Before 2014, it always seemed like mobile was coming... until everyone realized that the shift had already happened back in 2008. The Internet of Things will be the same. It will always be coming until it’s already passed and firmly rooted in our everyday lives.

Getting constant feedback on how your customers use your products and services is cliché, but essential. If you sell physical goods, you might not need a 3D Printer marketing strategy or a security protocol yet. But it would be good to know if that would, in theory, solve any customer problems today.
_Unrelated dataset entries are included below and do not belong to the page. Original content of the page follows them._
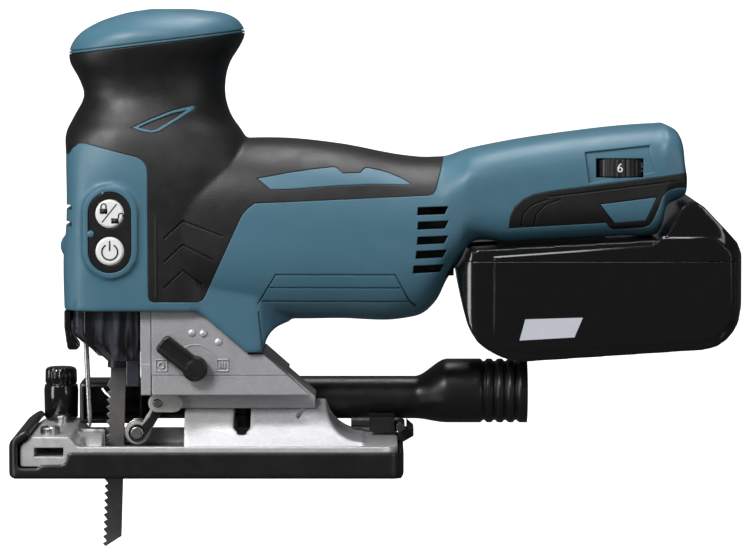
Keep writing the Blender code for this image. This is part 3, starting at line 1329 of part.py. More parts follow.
def add_casing():
    """Two shells that meet on the middle plane, the rubber over them, and the palm cap."""
    rubber_room = rubber_region("rubber_room", GAP)
    rubber = rubber_region("rubber", 0)
    cap_room = above_seam("cap_room", -GAP)
    terminal_room = terminal_box("terminal_room", GAP)
    for side, word in ((-1, "left"), (1, "right")):
        shell = copy_of(outer_form, f"{word}_housing", BLUE_SHELL, housing)
        cut(shell, inner_form)
        bosses, bores = screw_holes(side)
        join(shell, *bosses, *motor_ribs(side), switch_boss(side))
        keep_inside(shell, half_space(f"{word}_half", side))
        cut(shell, rubber_room, cap_room, *bores, *vent_slots(side), terminal_room, switch_room(side))
        if side < 0:
            cut(shell, dial_room())
        grip = copy_of(outer_form, f"{word}_grip", BLACK_RUBBER, housing)
        cut(grip, skin_form)
        keep_inside(grip, helper(f"{word}_grip_edge", prism_mesh(grip_outline(0), -0.06, 0.06)))
        keep_inside(grip, half_space(f"{word}_grip_half", side))
        cut(grip, above_seam(f"{word}_grip_top", -GAP))
        if side > 0:
            cut(grip, bores[0])
    strip = copy_of(outer_form, "tail_strip", BLACK_RUBBER, housing)
    cut(strip, skin_form)
    keep_inside(strip, helper("tail_strip_edge", prism_mesh(strip_outline(0), -0.06, 0.06)))
    cap = copy_of(outer_form, "palm_cap", BLUE_SHELL, housing)
    cut(cap, inner_form)
    keep_inside(cap, above_seam("cap_edge", 0))


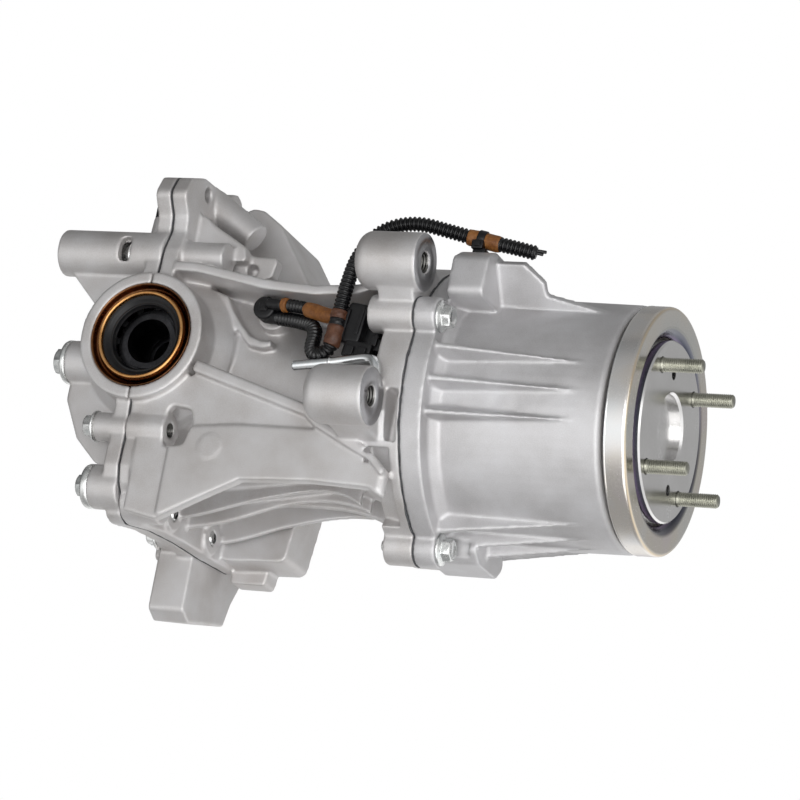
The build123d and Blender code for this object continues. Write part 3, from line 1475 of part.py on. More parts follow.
save(screw((fill_boss_end, *fill_boss), (-1, 0, 0), fill_thread_r - shaft_clearance,
           fill_plug_length, (fill_boss_r, fill_plug_flange_t), *fill_plug_head), "fill_plug")
save(screw((low_boss_end, *low_bolt_place), (-1, 0, 0), long_bolt_r - shaft_clearance,
           seam_rear - low_boss_end + long_bolt_depth - long_bolt_tip_gap,
           (low_boss_r, low_bolt_washer_t), *low_bolt_head), "low_bolt")
save(screw((tube_floor, *long_bolt_place), (-1, 0, 0), long_bolt_r - shaft_clearance,
           seam_rear - tube_floor + long_bolt_depth - long_bolt_tip_gap,
           (tube_bore_r - 1, long_bolt_washer_t), *long_bolt_head), "long_bolt")

# Breather cap on the rear cover and the breather pipe of the front chamber
with BuildPart() as cap:
    with BuildSketch(Plane.XY.offset(breather_top)):
        with Locations(breather_place):
            Circle(breather_cap_r)
    extrude(amount=breather_cap_h)
    fillet(cap.edges().filter_by(GeomType.CIRCLE).sort_by(Axis.Z)[-1], breather_cap_round)
    with BuildSketch(Plane.XY.offset(breather_top)):
        with Locations(breather_place):
            Circle(breather_hole_r - shaft_clearance)
    extrude(amount=-breather_stem)
save(cap.part, "breather_cap")


# Harness: a lead from the round sensor to a junction, and a longer one that loops below it and
# runs up behind the high boss to the clip on the coupling housing
def along(start, end, share):
    return Vector(start) + (Vector(end) - Vector(start)) * share


def sleeve(start, end, share_from, share_to, outer):
    """A wrap round a straight run of the harness, between two shares of the run's length."""
    low, high = along(start, end, share_from), along(start, end, share_to)
    with BuildPart() as wrap:
        with BuildSketch(Plane(origin=low, z_dir=high - low)):
            Circle(outer)
            Circle(conduit_r + wrap_clearance, mode=Mode.SUBTRACT)
        extrude(amount=(high - low).length)
    return wrap.part


conduit_route = [
    (-267, -70, 44), (-249, -75, 41), (-231.5, -83, 34), (-230, -91, 14.5), (-220.5, -96, 9),
    (-211.5, -98, 15), (-210.5, -98, 36), (-209.5, -96.5, 60), (-208, -91, 85),
    (-196, -86, 105.5), (-174, -82, 113), (-150, -75, 109.5), (-126, -70, 105.2),
    (-104, -69, 101.8), (-90, -66, 99.5),
]
tape_places = [(5, 0.3, 0.72), (6, 0.05, 0.4), (11, 0.56, 0.9), (12, 0.32, 0.62)]
lead_route = [
    (-263, -76.8, 51.5), (-249, -79.8, 50), (-235, -84, 45), (-222, -86.5, 41), (-211, -86.5, 41),
]
conduit, conduit_line = route_tube(conduit_route, conduit_r)
print("conduit radii", [round(radius, 1) for radius in route_radii(conduit_route)],
      "volume over section times length",
      round(conduit.volume / (math.pi * conduit_r ** 2 * conduit_line.length), 4))
save(conduit, "harness_conduit")
lead, lead_line = route_tube(lead_route, lead_r)
print("lead radii", [round(radius, 1) for radius in route_radii(lead_route)],
      "volume over section times length",
      round(lead.volume / (math.pi * lead_r ** 2 * lead_line.length), 4))
save(lead, "sensor_lead")

# Round sensor on its boss, with an outlet for the lead
sensor_x, sensor_z = sensor_place
sensor_plane = Plane(origin=(sensor_x, sensor_seat_y, sensor_z), x_dir=(1, 0, 0), z_dir=(0, -1, 0))
with BuildPart() as sensor:
    with BuildSketch(sensor_plane):
        Circle(sensor_r - sensor_neck_step)
    extrude(amount=sensor_neck)
    with BuildSketch(sensor_plane.offset(sensor_neck)):
        Circle(sensor_r)
    extrude(amount=sensor_head)
    fillet(sensor.edges().filter_by(GeomType.CIRCLE).group_by(Axis.Y)[0], sensor_neck_step)
    with BuildSketch(sensor_plane.offset(sensor_neck + sensor_head)):
        RectangleRounded(sensor_key, sensor_key, 1)
    extrude(amount=sensor_key_t)
    for route, line, radius in ((lead_route, lead_line, lead_r), (conduit_route, conduit_line,
                                                                 conduit_r)):
        add(rod(route[0], -(line % 0), sensor_outlet, radius))
save(sensor.part, "round_sensor")

# Connector with its latches, clipped above the web of the low boss
with BuildPart() as plug:
    add(plate_y(connector_y, connector_t, connector_outline, 2))
    add(rod(lead_collar, (-1, 0, 0), lead_collar_length, lead_r + 1))
    wide, tall, out = connector_latch
    for x in (connector_latch_x, connector_latch_x + wide + connector_latch_gap):
        low, high = connector_latch_z, connector_latch_z + tall
        add(plate_y(connector_y - out, out + 1, [(x, low), (x + wide, low), (x + wide, high),
                                                 (x, high)], 1))
save(plug.part, "harness_connector")

# Cloth tape wraps, and the clip that stands on the coupling housing
ties = [
    sleeve(conduit_route[run], conduit_route[run + 1], share_from, share_to, conduit_r + wrap_t)
    for run, share_from, share_to in tape_places
]
clip_middle = conduit_line @ clip_share
with BuildPart() as clip:
    with BuildSketch(Plane(origin=clip_middle, z_dir=conduit_line % clip_share)):
        Circle(conduit_r + clip_wall)
        Circle(conduit_r + wrap_clearance, mode=Mode.SUBTRACT)
    extrude(amount=clip_w / 2, both=True)
    foot_top = clip_middle.Z - conduit_r - clip_foot_gap
    with BuildSketch(Plane.XY.offset(block_top)):
        with Locations((clip_middle.X, clip_middle.Y)):
            Rectangle(clip_foot_w, clip_foot_w)
    extrude(amount=foot_top - block_top)
ties.append(clip.part)
save(Compound(children=ties), "harness_ties")

# Breather pipe of the front chamber, with its collar, down into the web of the low boss
with BuildPart() as pipe:
    add(route_tube(pipe_route, pipe_r, pipe_r - pipe_wall)[0])
    add(rod(pipe_route[1], Vector(pipe_route[1]) - Vector(pipe_route[0]), pipe_collar_w,
            pipe_r + pipe_collar_h))
save(pipe.part, "breather_pipe")
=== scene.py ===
import bpy, bmesh, json, math
import numpy as np
from mathutils import Matrix, Vector


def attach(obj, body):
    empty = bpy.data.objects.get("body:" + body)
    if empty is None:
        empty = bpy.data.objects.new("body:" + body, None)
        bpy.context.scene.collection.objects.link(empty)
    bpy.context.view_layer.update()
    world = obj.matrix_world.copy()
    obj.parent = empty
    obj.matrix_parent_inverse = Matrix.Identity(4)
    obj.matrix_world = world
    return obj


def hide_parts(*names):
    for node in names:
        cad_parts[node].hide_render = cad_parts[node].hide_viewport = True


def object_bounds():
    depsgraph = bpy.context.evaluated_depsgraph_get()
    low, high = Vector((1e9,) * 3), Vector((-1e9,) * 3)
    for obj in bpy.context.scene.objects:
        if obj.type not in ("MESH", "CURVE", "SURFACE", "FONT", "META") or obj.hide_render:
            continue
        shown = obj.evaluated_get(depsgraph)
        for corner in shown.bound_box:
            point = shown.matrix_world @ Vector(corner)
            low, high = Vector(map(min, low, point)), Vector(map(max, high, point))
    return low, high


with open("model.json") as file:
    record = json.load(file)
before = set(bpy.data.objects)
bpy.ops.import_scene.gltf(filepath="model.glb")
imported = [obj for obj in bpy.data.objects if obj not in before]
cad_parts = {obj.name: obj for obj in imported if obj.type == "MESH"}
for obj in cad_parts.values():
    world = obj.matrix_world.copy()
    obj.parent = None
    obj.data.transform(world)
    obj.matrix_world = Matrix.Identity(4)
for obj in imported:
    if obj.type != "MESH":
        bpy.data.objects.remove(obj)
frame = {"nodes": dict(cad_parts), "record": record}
cadBox = [list(corner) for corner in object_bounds()]
nodes = frame["nodes"]
slotOf = {part["node"]: part["material_slot"] for part in frame["record"]["subparts"]}
bodyOf = {node: body for body, members in frame["record"]["behaviour"]["bodies"].items() for node in members}
print("frame loaded:", len(nodes), "nodes")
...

Be an avid 2nd generation technology adopter

Before responsive became the standard, best practices for mobile went through several very fast changes as early adopters rushed to be the first with a mobile site. Now, anyone who has a smooth responsive experience is well ahead of non mobile-friendly sites.

While being the first one to take advantage of the Internet of Things can have huge payoffs (i.e., Nest Thermostats), it can also lead to a lot of pain and costs (i.e., Nest Smoke Detectors).

But rapidly adopting best practices once they are settled can be the best balance of costs and benefits.

Default to being open & digital

The Internet of Things will generate more data and will operate on incredible amounts of it. Having more data available in structured forms will provide more choices and options than not having the data in the first place, allowing for better problem solving and better optimization.

Websites used to be the digital reflection of offline, physical operations. In many ways, your physical, offline operation will eventually just be a reflection of your digital business - and that means running a business that is digital by default will have a distinct advantage. 

Conclusion

 

A world where everything is online will be a very, very different world than today. It’s tempting to focus on the machines, the technology, and the risks. But really, that very different world will still be made up of people trying to make their lives a little bit better.

As long as that is the case, and as long as your SEO and marketing are focused on people and using technology as a tool, you have nothing to fear.